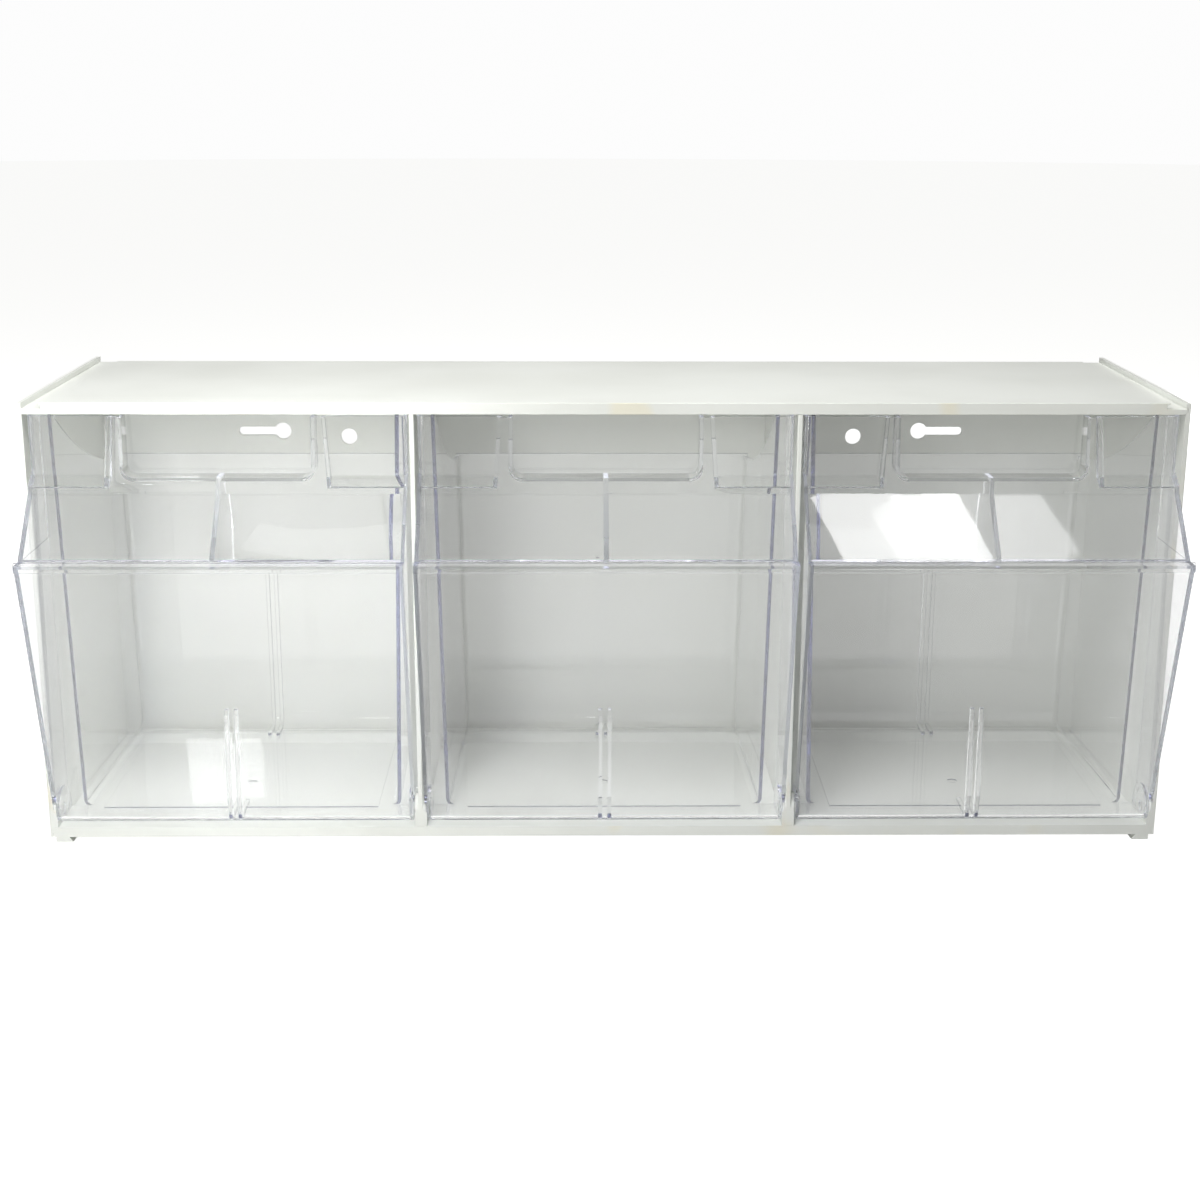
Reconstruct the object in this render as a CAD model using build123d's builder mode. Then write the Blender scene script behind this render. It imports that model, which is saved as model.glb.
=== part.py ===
from build123d import *
import os
from math import sqrt

os.makedirs("parts", exist_ok=True)

# Tilt-out bin organizer: an open white housing of bonded panels with a row of clear bins.
# Each bin is a tub with a hood bonded on its rim, and tips forward on two moulded pins.
# Lengths are millimetres. X runs along the row of bins and Z is up. The front faces -Y.
# The origin is the middle of the box round the whole organizer, on the surface it stands on.
# A depth is measured back from the housing's front plane, a height up from its underside.

# Housing
overall_width = 600.0
housing_depth = 159.0
housing_height = 238.0
bay_count = 3
end_wall = 2.5
partition_wall = 2.5
top_wall = 2.5
base_wall = 2.5
back_wall = 2.5
lip_height = 2.5
top_rim_depth = 2.5
top_rim_height = 6.0
base_rim_depth = 14.0
base_rim_height = 5.5
groove_depth = 1.0
bond = 0.1
edge_radius = 0.5

# Stacking rails under the base, and the dovetail channels that take them in the top
foot_height = 3.0
foot_root = 7.0
foot_tip = 9.0
foot_inset = 0.5
stack_gap = 0.4
stack_seat = 0.1

# Wall fixings in the back panel
screw_hole_spacing = 302.8
screw_hole_diameter = 9.5
screw_hole_height = 190.4
keyhole_spacing = 381.6
keyhole_diameter = 9.8
keyhole_slot = 5.0
keyhole_travel = 23.6
keyhole_height = 193.8

# Pivots: a pad on the wall, a socket in the pad, and a pin on the bin
pivot_depth = 7.0
pivot_height = 14.5
pin_radius = 3.2
pin_clearance = 0.08
pin_end_gap = 0.3
pad_stand = 2.0
pad_gap = 0.5
dish_margin = 3.5
dish_floor = 2.0

# Tub
shell = 2.0
side_gap = 1.3
rear_gap = 10.5
step_depth = 22.0
step_inset_front = 7.0
step_inset_rear = 10.0
step_draft = 3.0
floor_height = 9.0
toe_reach = 2.0
toe_radius = 5.0
heel_radius = 11.0
side_radius = 5.0
nose_reach = 38.0
nose_height = 162.0
nose_lip = 1.5
nose_skirt = 3.5
seat_depth = 8.5
seat_run = 3.5
catch_overlap = 0.55
sweep_gap = 0.7
rest_gap = 0.3
rest_rib = 2.0
corner_radius = 1.5

# Divider slots and the raised floor panel
slot_gap = 3.0
slot_rib = 2.0
slot_stand = 2.5
slot_front_depth = 2.5
slot_front_height = 73.0
slot_front_root = 18.0
slot_rear_height = 118.0
slot_front_foot = 22.0
slot_rear_foot = 15.5
floor_panel_width = 150.0
floor_panel_front = 15.5
floor_panel_raise = 0.6
gate_depth = 51.0
gate_diameter = 5.5
gate_sink = 0.5

# Hood
hood_top_gap = 1.4
band_height = 31.0
band_setback = 3.0
ledge_rise = 4.5
brow_height = 3.5
brow_reach = 4.0
brow_lean = 0.8
block_width_top = 111.0
block_width_bottom = 116.5
pocket_width = 96.0
pocket_depth = 8.5
pocket_radius = 5.0
tab_width = 10.5
tab_spread = 84.0
tab_stand = 0.8
tab_height = 1.4
gusset_thickness = 2.5
gusset_depth = 13.5
gusset_drop = 5.0
cheek_radius = 3.0

# Planes and faces that several pieces share
overall_depth = housing_depth + nose_reach
front_y = nose_reach - overall_depth / 2
inner_width = overall_width - 2 * end_wall
compartment = (inner_width - (bay_count - 1) * partition_wall) / bay_count
pitch = compartment + partition_wall
bay_centres = [(bay - (bay_count - 1) / 2) * pitch for bay in range(bay_count)]
wall_centres = [(bay_centres[bay] + bay_centres[bay + 1]) / 2 for bay in range(bay_count - 1)]
top_face = housing_height - lip_height
top_underside = top_face - top_wall
top_rim_underside = housing_height - top_rim_height
back_inner = housing_depth - back_wall
channel_floor = housing_height - foot_height - stack_seat

# Bin planes, measured from the middle of its own bay
bin_half = compartment / 2 - side_gap
pad_half = compartment / 2 - pad_stand
dish_half = pad_half - pad_gap
socket_depth = pad_stand + min(end_wall, partition_wall) / 2
pin_half = pad_half + socket_depth - pin_end_gap
bin_rear = back_inner - rear_gap
heel_start = bin_rear - heel_radius
catch_radius = top_rim_underside + catch_overlap - pivot_height
sweep_radius = top_rim_underside - sweep_gap - pivot_height
catch_height = pivot_height + sqrt(catch_radius**2 - (bin_rear - pivot_depth) ** 2)
floor_top = floor_height + shell
hood_top = top_rim_underside - hood_top_gap
band_bottom = hood_top - band_height
brow_top = band_bottom - ledge_rise
brow_bottom = brow_top - brow_height
seat_front = seat_depth - nose_reach


def at(depth, height):
    """Place a point of the side profile, given its depth and height, on the YZ plane."""
    return (front_y + depth, foot_height + height)


def plan(x, depth):
    """Place a point of the plan, given its offset along the row and its depth, on XY."""
    return (x, front_y + depth)


def front(x, height):
    """Place a point of a front view, given its offset along the row and its height."""
    return (x, foot_height + height)


def frontal(depth):
    """Return the upright plane at a depth, facing forward, with X and Z kept upright."""
    return Plane(origin=(0, front_y + depth, 0), x_dir=(1, 0, 0), z_dir=(0, -1, 0))


def sideways(x):
    """Return the upright plane square to the row at x, with its local axes along Y and Z."""
    return Plane.YZ.offset(x)


def save(piece, name):
    """Name a finished piece and write it as its own file."""
    piece.label = name
    export_step(piece, f"parts/{name}.step")


def pad_profile(x):
    """Draw the pivot pad of a wall, square to the row at x: a round head on a straight leg."""
    with BuildSketch(sideways(x)) as profile:
        with Locations(at(pivot_depth, pivot_height)):
            Circle(pivot_depth)
        with Locations(at(pivot_depth, base_rim_height + bond)):
            Rectangle(
                2 * pivot_depth,
                pivot_height - base_rim_height - bond,
                align=(Align.CENTER, Align.MIN),
            )
    return profile.sketch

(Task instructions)
Exactly how many lines of the listing above contain the string "that"? Give no more than the number.

(Output)
3